Fish & Trips

The aftershocks of the Sept. 11 terrorist attacks in New York didn't just hit operators who had to deal with empty tables and canceled reservations. For many of the city's seafood restaurants, it meant serious scrambling not just for customers, but for the fish itself.

The venerable Fulton Fish Market, located at the Southern tip of Manhattan and just blocks from Ground Zero, was hastily relocated to the Hunts Point area in the neighboring borough of the Bronx. While the market had just returned to its original digs at press time, operators got an early taste of what life is going to be like for them come 2003, when the facility will move to Hunts Point permanently.

A change of address might not sound like much of an inconvenience, but in New York City, where traffic is a perennial issue, a mere mile can turn into an endless stretch of lost time and money. Hunts Point is not only in one of the city's most desolate sections-it's a full 10 miles away from downtown.

As if that weren't bad enough, the city's long planned 285,000-sq.-ft. new facility in Hunts Point was far from completion on Sept. 11, and restaurateurs and purveyors not only found themselves dumped in unfamiliar territory - the territory was all there was. Some 1,200 trucks, vans, and forklifts negotiated an open-air lot surrounded by mud and high grass.

"You're going into a bunch of 18-wheelers loaded with fish, just running on their own air-conditioning units," complains Jay Shaffer, owner of Manhattan's Shaffer City Oyster Bar & Grill. "I can't have my oysters exposed to the filth up there." Shaffer, like many Manhattan seafood restaurateurs, bypassed the market altogether by having fish flown in from other locations.

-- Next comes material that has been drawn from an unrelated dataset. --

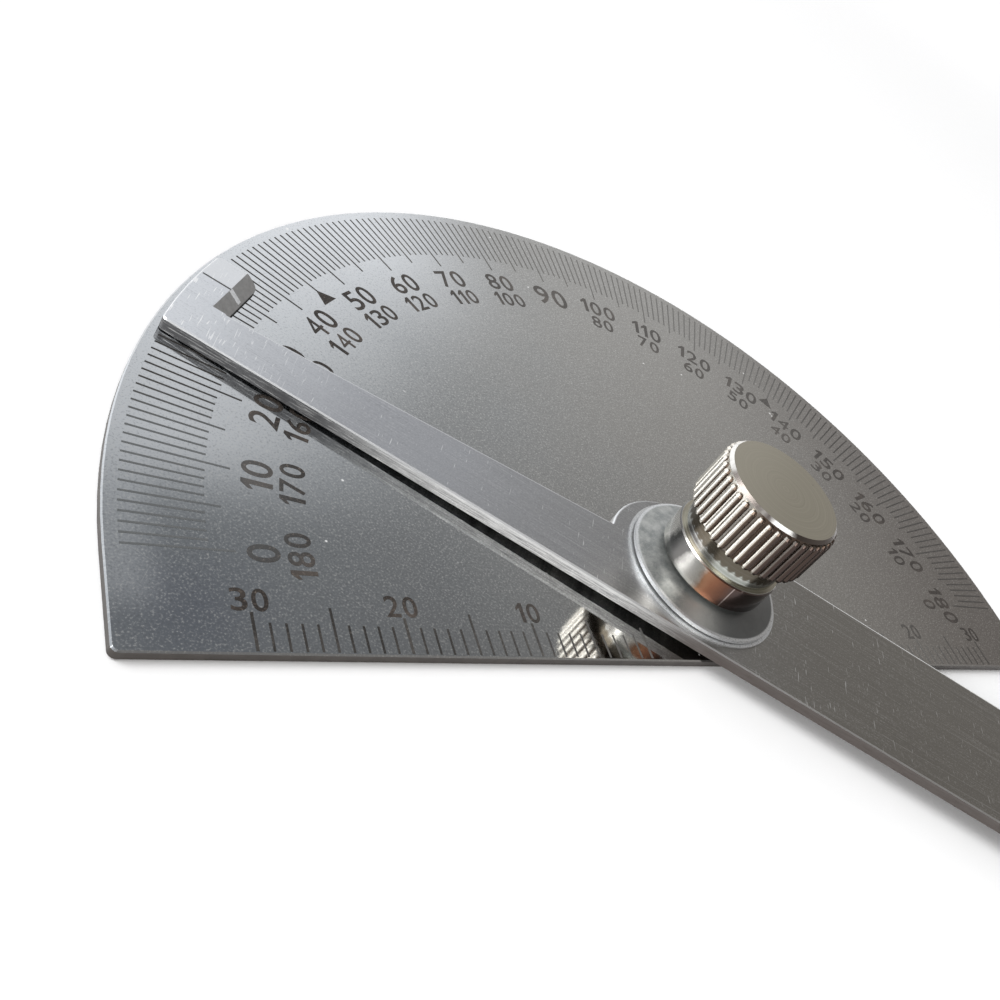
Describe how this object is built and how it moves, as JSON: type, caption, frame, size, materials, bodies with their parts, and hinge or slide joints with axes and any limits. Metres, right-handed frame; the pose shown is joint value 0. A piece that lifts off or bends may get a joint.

Ron Riemer, purchaser for BR Guest Restaurants (which runs Ruby Foo's and Blue Water Grill among others), also chose to skip the long, arduous trip up north to the temporary market. "We didn't buy anything because we were afraid that it wouldn't come in on time," he says. "A lot of us had stuff trucked or flown in. You paid a little more money, but you were assured of delivery."

However, despite the hassles associated of traveling to a remote corner of the city, some operators still eagerly await the Market's permanent move in early 2003, citing the improved facilities that have been promised.

"We're looking forward to [the new site]," says Riemer. "It will be state of the art. We're going to be getting product that's fresher and probably kept under even better sanitary conditions - not in the open air like it is now."

And the tough trek uptown? Reimer, like many operators, is simply resigned. "I haven't heard of any problems going to the Bronx," he says. "If you want fish, you've got to go."